Je suis innocent - Thomas Fecchio
Pour changer des premiers romans voici un... premier polar. Et après le blockbuster mondial et ultra-connecté - j'ai nommé Millénium - voici un polar régional résolument ancré sur le terrain. Loin de moi l'idée de comparer les deux. Je veux simplement dire que l'on peut prendre autant de plaisir à lire l'un et l'autre, quand c'est bien fait. Pour son coup d'essai, Thomas Fecchio s'en tire plutôt bien. Peut-être parce qu'il ose composer des personnages qui prennent le lecteur quelque peu à contre-pied. Ni le flic, ni le méchant récidiviste ne sont tout à fait là où on les attend et c'est ce qui permet de garder le lecteur sous tension.
Pour planter le décor, nous sommes entre Aisne et Marne, entre Reims et Soissons. Petite bourgade tranquille pensez-vous ? Oui. Sauf quand une jeune étudiante en droit est retrouvée à moitié enterrée dans la forêt. Violée, battue à mort et abandonnée sous un tas de feuillage. Comme par hasard, un violeur assassin récidiviste habite à deux pas. Jean Boyer a déjà purgé plus de 20 ans de prison lorsqu'il est brutalement tiré du lit par les policiers persuadés qu'il a une nouvelle fois cédé à ses pulsions. Sauf que le bonhomme, pour une fois, est innocent et que le capitaine Germain, dont c'est la première grosse affaire et malgré les a priori aurait tendance à le croire. Mais peut-on vraiment se fier aux déclarations d'un violeur assassin récidiviste ?
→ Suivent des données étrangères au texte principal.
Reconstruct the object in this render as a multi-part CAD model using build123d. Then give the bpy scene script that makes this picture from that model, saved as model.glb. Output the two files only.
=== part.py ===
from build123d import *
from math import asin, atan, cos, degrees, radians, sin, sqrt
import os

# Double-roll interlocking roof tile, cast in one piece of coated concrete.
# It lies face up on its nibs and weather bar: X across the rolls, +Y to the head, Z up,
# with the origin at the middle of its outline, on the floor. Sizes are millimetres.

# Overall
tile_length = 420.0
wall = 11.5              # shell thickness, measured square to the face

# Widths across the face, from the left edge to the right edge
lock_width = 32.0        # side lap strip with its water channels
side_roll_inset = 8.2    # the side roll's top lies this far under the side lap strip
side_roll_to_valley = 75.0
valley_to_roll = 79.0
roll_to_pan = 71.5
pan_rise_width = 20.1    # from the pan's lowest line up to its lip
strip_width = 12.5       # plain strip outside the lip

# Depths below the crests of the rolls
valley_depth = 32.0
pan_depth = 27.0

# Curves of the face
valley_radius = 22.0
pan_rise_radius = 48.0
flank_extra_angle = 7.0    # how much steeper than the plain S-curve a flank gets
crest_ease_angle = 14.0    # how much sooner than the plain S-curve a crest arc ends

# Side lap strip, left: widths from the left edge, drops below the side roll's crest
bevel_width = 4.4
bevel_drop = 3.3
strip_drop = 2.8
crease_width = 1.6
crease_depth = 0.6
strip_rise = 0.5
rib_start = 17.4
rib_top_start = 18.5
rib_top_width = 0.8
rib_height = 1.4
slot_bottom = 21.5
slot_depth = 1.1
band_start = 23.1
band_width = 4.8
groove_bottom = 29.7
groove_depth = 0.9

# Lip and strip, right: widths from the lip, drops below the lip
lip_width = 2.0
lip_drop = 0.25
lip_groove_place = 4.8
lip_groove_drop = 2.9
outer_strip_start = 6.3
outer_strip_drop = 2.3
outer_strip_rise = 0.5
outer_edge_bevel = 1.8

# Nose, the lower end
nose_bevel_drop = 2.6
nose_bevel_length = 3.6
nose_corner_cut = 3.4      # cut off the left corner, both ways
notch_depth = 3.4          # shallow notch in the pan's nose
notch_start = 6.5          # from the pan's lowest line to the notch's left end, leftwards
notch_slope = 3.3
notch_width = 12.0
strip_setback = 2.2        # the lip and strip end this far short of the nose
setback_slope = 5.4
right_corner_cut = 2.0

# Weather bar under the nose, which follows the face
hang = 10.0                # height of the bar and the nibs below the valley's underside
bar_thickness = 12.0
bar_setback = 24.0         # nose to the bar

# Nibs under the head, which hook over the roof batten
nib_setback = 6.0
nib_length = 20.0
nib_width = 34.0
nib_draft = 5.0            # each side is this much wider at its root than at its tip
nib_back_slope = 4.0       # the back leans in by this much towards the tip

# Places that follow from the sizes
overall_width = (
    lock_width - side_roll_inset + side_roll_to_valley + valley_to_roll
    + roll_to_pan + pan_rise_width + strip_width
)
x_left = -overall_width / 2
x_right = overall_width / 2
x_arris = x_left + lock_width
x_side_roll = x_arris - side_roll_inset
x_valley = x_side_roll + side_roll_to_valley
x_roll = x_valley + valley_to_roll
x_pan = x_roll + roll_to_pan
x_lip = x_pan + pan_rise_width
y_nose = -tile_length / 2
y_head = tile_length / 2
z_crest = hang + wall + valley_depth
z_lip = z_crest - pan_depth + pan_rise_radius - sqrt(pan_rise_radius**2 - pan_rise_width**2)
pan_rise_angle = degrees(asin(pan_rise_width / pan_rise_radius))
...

En alternant les points de vue du flic et du voyou, l'auteur nous plonge dans les tréfonds des cerveaux des deux hommes. Le capitaine Germain, ses doutes, ses difficultés à s'imposer dans une équipe aguerrie, sa frêle carrure face aux gros durs de son commissariat, ses failles liées notamment à l'assassinat non résolu de son père dans sa prime jeunesse. Et puis Jean Boyer. Un homme odieux, une sorte de monstre auquel on a du mal à trouver des excuses malgré celles qu'il se trouve lui-même face à ses pulsions violentes et morbides. Thomas Fecchio ose pousser sa logique jusqu'au bout : pas de rédemption, pas de prise de conscience, pas de bons sentiments... mais, une question centrale autour de laquelle se bâtit toute l'intrigue : un coupable est-il forcément toujours coupable ?
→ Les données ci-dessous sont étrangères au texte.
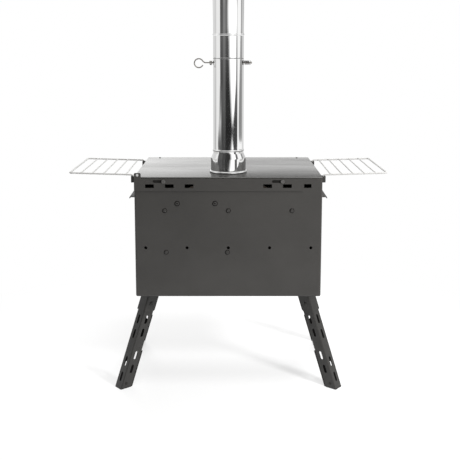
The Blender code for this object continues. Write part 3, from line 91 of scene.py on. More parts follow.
RACK_PITCH = 0.0272
RACK_BARS = 5
BAR_OVERHANG = 0.0006
WELD_SHIFT = 0.0012
WELD_SIZE = (0.0014, 0.0019, 0.0012)
REAR_FACE = -0.1877
SCREW_Z = 0.4694
UPPER_RIVET_Z = 0.4520
LOWER_RIVET_Z = 0.3496
GUIDE_Z = 0.5230
GUIDES = (-0.1546, 0.1296)
SLIDER_TRAVEL = 0.022
GUIDE_SLOT_LENGTH = 0.0292
GUIDE_SLOT_HALF = 0.0033

# Forms of the pipe: beads, the joint's gap, rounded shoulders, and the bell's rolled rim
BEAD_STAND = 0.0012
BEAD_HALF = 0.0010
JOINT_GAP = 0.0009
SHOULDER_ROUND = 0.0011
RIM_CENTRE = (BELL_RADIUS + 0.0012, 0.0022)
RIM_RADIUS = 0.0019
BELL_WALL_END = 0.0052

# Weld line down the pipe
SEAM_WIDTH = 0.0009
SEAM_WAVER = 0.00015
SEAM_RISE = 0.00022
SEAM_CLEARANCE = 0.00002

# Damper, along X from the flue's middle
WIRE_END = 0.0565
ROD_END = 0.0547
COLLAR_START = -0.0395
COLLAR_SCREW = -0.0427
SPRING_RADIUS = 0.0050
SPRING_WIRE = 0.0006
SPRING_CURLS = 6

# Rear fasteners: node and X of the screws, and height of the rivets too, and how far their
# heads, their rings and sockets of painted shade, and the painted shade behind the slider's slots
# lie off the rear panel
REAR_SCREWS = (("liner_screw_1", -0.1226), ("liner_screw_2", -0.0319))
REAR_RIVETS = (("upper_rivet_1", -0.1525, UPPER_RIVET_Z), ("upper_rivet_2", 0.0, UPPER_RIVET_Z),
               ("upper_rivet_3", 0.1525, UPPER_RIVET_Z), ("lower_rivet_1", -0.1500, LOWER_RIVET_Z),
               ("lower_rivet_2", -0.0024, LOWER_RIVET_Z))
HEAD_Y = REAR_FACE - 0.0003
RING_Y = REAR_FACE - 0.00005
SOCKET_Y = REAR_FACE - 0.0010
SHADE_Y = REAR_FACE - 0.00015

# Legs: turn and lean of each leg, and how the inner angle lies in the outer one, which sets where
# the inner one gets painted shade
LEG_HEADING = radians(39.2)
LEG_TILT = radians(21.1)
LEG_TOP = (0.1947, 0.1198, 0.2385)
LEG_MIDDLE_Y = -0.0127
LEG_COVER = 0.026
LEG_BEHIND = 0.0002

# Camera
CAMERA_PLACE = (0.0, -2.0325, 0.8330)
CAMERA_PITCH = 8.382
CAMERA_LENS = 61.403
CAMERA_SENSOR = 36
CAMERA_SHIFT = (0.0037, -0.14)

# Floor: glow and colour for the rays that see it, which together make it white, its colour
# for the others, its size, and where it fades into the backdrop
FLOOR_LIFT = 0.61
FLOOR_SEEN = 0.38
FLOOR_PALE = 0.86
FLOOR_RADIUS = 9
FLOOR_DROP = 0.0002
FLOOR_FADE = (0.45, 0.95)

# Light of the sky, and what later reflections keep of the backdrop and of the cards
AMBIENT = 0.32
LATER_BACKDROP = 0.16
LATER_CARDS = 0.25

# Reflected cards: distance from the flue, and how much nearer each is than the one before
CARD_DISTANCE = 2.6
CARD_STEP = 0.01
CARD_COLUMNS = 10

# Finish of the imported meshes
WELD_DISTANCE = 0.00001
FLAT_ANGLE = radians(0.5)
SHARP_ANGLE = radians(38)
BEVEL_ANGLE = radians(50)

# Smallest radius that is not a point on a turned piece's axis
ON_AXIS = 1e-6

# Where the top plate dips towards its edge over the rear panel
DIP_START = -0.085
DIP_END = -0.1877
DIP_DEPTH = 0.0018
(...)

L'auteur avance ses pions, implacablement. On suit le travail de terrain, la progression d'une enquête qu'il faut sans cesse remettre sur les bons rails tant l'influence des a priori est forte, les pressions de la hiérarchie et de l'opinion, jusqu'au retournement final qui laisse assez admiratif face aux moyens choisis par Germain pour tenter malgré tout de faire passer la justice. Et si l'on en croit la fin, le personnage de Germain pourrait peut-être donner lieu à suite et devenir un héros récurrent.
Quoi qu'il en soit, j'ai apprécié ma lecture, je ne suis pas une grande spécialiste du genre mais j'aime qu'un polar soit plus qu'un polar et joue notamment sur la psychologie des personnages. Si l'on en croit la place accordée aux livres par Thomas Fecchio dans son intrigue, on a un aperçu assez solide du pouvoir qu'il octroie à la littérature. Un très bon point pour lui.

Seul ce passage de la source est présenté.